Note: the listing below only shows the files added to the Security base directory during the deployment phase of the enable_tls
step
/opt/cloudera/security
├── ca-certs
│ ├── 082ba6df.0 -> ad-W2K8-2-CA.pem
│ ├── 4507f087.0 -> ad-W2K8-1-CA.pem
│ ├── ad-W2K8-1-CA.pem
│ └── ad-W2K8-2-CA.pem
├── jks
│ ├── keystore.jks -> /opt/cloudera/security/jks/host-cdh55-1-keystore.jks
│ ├── host-cdh55-1-keystore.jks
│ └── truststore.jks
├── truststore
│ └── ca-truststore.pem
└── x509
├── cert.pem -> /opt/cloudera/security/x509/host-cdh55-1-cert.pem
├── keynopw.pem -> /opt/cloudera/security/x509/host-cdh55-1-keynopw.pem
├── key.pem -> /opt/cloudera/security/x509/host-cdh55-1-key.pem
├── host-cdh55-1-cert.pem
├── host-cdh55-1-keynopw.pem
└── host-cdh55-1-key.pem
The name of the symbolic links above are identical across all the nodes. These are the names used in the configuration of Cloudera Manager and other CDH components.
-
The toolkit shows a warning for KTS clusters saying that Kerberos is not enabled, even when Kerberos is enabled for the CDH cluster in the same Cloudera Manager deployment.

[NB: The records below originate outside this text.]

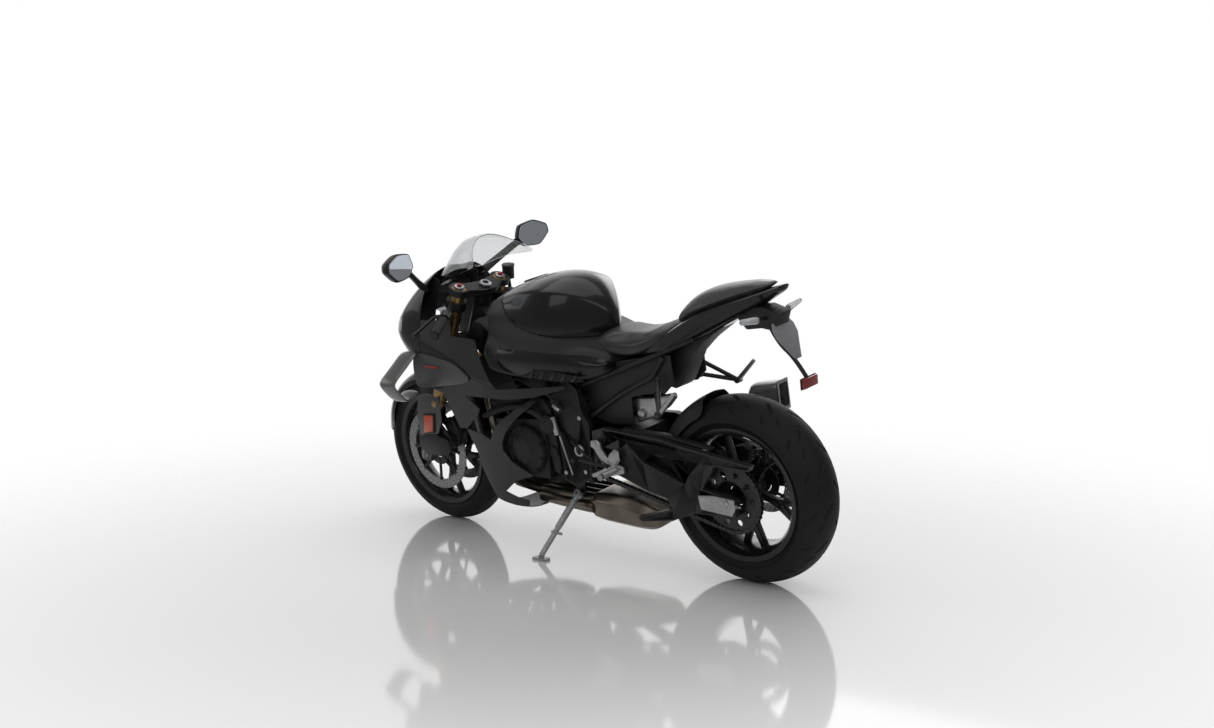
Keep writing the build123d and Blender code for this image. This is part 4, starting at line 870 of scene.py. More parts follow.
@dataclass
class Seats:
    """Rider's seat and passenger's pad, both padded, and the tail that carries them.

    swell: pressure in the cushions; furthest: how far it moves them, in metres; voxel: size of
    their cloth's mesh in metres; settle: frames that the cloth runs for.
    """

    swell: float = 4.0
    furthest: float = 0.007
    voxel: float = 0.0055
    settle: int = 20
    rider: Rows = (
        (532, 106, 812, 830, 790), (500, 124, 804, 838, 776), (470, 126, 800, 836, 768),
        (420, 124, 797, 833, 766), (370, 128, 800, 834, 768), (310, 134, 814, 846, 784),
        (260, 130, 834, 864, 806), (220, 116, 852, 880, 828), (196, 100, 864, 888, 846))
    pad: Rows = (
        (190, 74, 884, 902, 868), (165, 86, 900, 932, 884), (120, 92, 926, 972, 912),
        (60, 88, 950, 994, 936), (-10, 76, 972, 1006, 962), (-90, 58, 994, 1016, 988),
        (-172, 32, 1014, 1022, 1008))

    @staticmethod
    def cushion(stations: Rows) -> bpy.types.Object:
        """Closed cushion through stations of x, half width, z side, z top and z low."""
        rows = []
        for x, half, z_side, z_top, z_low in stations:
            left = [(half * 0.92, z_low + 2), (half, z_side),
                    (half * 0.9, z_side + (z_top - z_side) * 0.62), (half * 0.5, z_top - 1)]
            rows.append(ring(x, left + [(0, z_top)]) + [(x, 0, z_low)])
        return Bench.cage(rows, closed=True, levels=2)

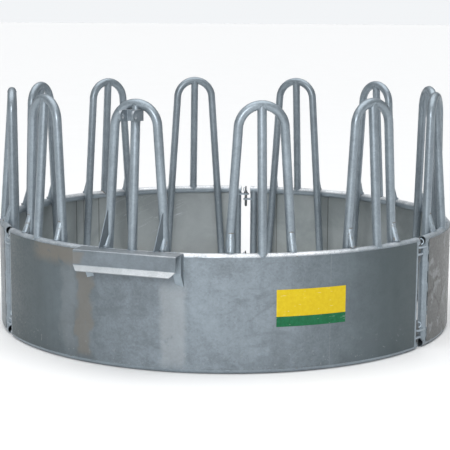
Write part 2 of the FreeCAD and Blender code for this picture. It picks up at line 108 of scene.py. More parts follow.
class Graph:
    """A material's node tree, with short calls for the nodes that this script uses."""

    def __init__(self, name):
        self.material = bpy.data.materials.new(name)
        self.material.use_nodes = True
        self.tree = self.material.node_tree
        self.tree.nodes.clear()
        self.output = self.tree.nodes.new("ShaderNodeOutputMaterial")

    def node(self, kind, inputs=None, **settings):
        made = self.tree.nodes.new("ShaderNode" + kind)
        for name, value in settings.items():
            setattr(made, name, value)
        for name, value in (inputs or {}).items():
            self.feed(made.inputs[name], value)
        return made

    def feed(self, socket, value):
        """Links a socket to another node's output, or sets its value."""
        if isinstance(value, bpy.types.NodeSocket):
            self.tree.links.new(value, socket)
        else:
            socket.default_value = value

    def math(self, operation, *values):
        """A Math node on numbers or sockets; add and times take any count of them."""
        made = self.node("Math", operation=operation)
        for socket, value in zip(made.inputs, values):
            self.feed(socket, value)
        return made.outputs[0]

    def add(self, *values):
        total = values[0]
        for value in values[1:]:
            total = self.math("ADD", total, value)
        return total

    def times(self, *values):
        total = values[0]
        for value in values[1:]:
            total = self.math("MULTIPLY", total, value)
        return total

    def noise(self, vector, scale, detail=3.0, roughness=0.5, distortion=0.0):
        made = self.node("TexNoise", {"Vector": vector, "Scale": scale, "Detail": detail,
                                      "Roughness": roughness, "Distortion": distortion})
        return made.outputs["Fac"]

    def band(self, value, low, high, to_low=0.0, to_high=1.0):
        """value from low to high becomes to_low to to_high, smoothly and no further."""
        made = self.node("MapRange", {"Value": value, "From Min": low, "From Max": high,
                                      "To Min": to_low, "To Max": to_high},
                         interpolation_type="SMOOTHSTEP")
        return made.outputs["Result"]

    def window(self, value, low, high, soft):
        """1 between low and high, falling to 0 over a soft edge on each side."""
        return self.times(self.band(value, low - soft, low + soft),
                          self.band(value, high - soft, high + soft, 1.0, 0.0))

    def mix(self, factor, first, second):
        """Two colours mixed. The Mix node's sockets share names, so numbers pick them."""
        made = self.node("Mix", data_type="RGBA")
        for number, value in ((0, factor), (6, first), (7, second)):
            self.feed(made.inputs[number], value)
        return made.outputs[2]

    def stretch(self, vector, scale):
        return self.node("Mapping", {"Vector": vector, "Scale": scale}).outputs["Vector"]

    def place(self):
        """The position on the piece, in metres."""
        return self.node("TexCoord").outputs["Object"]

    def height(self, place):
        return self.node("SeparateXYZ", {"Vector": place}).outputs["Z"]

    def normal(self):
        return self.node("NewGeometry").outputs["Normal"]

    def ring_place(self, place):
        """The angle round the ring in degrees, the distance from its axis, and the height."""
        split = self.node("SeparateXYZ", {"Vector": place})
        x, y, z = split.outputs
        angle = self.math("ARCTAN2", x, self.times(y, -1.0))
        radius = self.math("SQRT", self.add(self.times(x, x), self.times(y, y)))
        return self.times(angle, 180 / math.pi), radius, z

    def finish(self, shader):
        self.tree.links.new(shader.outputs[0], self.output.inputs["Surface"])
        return self.material


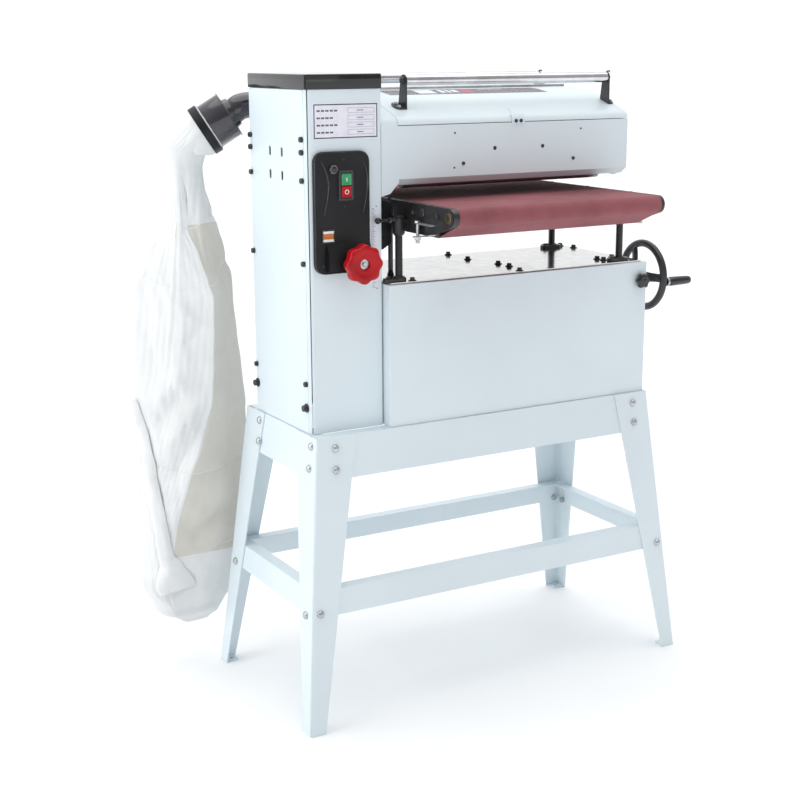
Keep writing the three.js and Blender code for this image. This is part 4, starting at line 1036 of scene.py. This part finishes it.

This is not necessarily a bug and can be ignored. Even though some Kerberos configuration properties are associated with the Cloudera Manager deployment (e.g. KDC type, Kerberos admin credentials, etc.), the actual enablement of Kerberos authentication is service-specific. Thus, the toolkit check for Kerberos being enabled is currently associated with the HDFS service in each cluster. If the cluster does not have a HDFS service the toolkit will show the warning, but it can be ignored.
-
When the toolkit is used for setting up in-flight encryption for HDFS, it will enable Data Transfer Encryption for that service, even if HDFS at-rest encryption is in use. This scenario can cause data to be doubly encrypted, since data encrypted at-rest is sent in the encrypted form over the network and decrypted at the client side. The additional encryption cycle adds some performance degradation and you may want to disable it, if not necessary.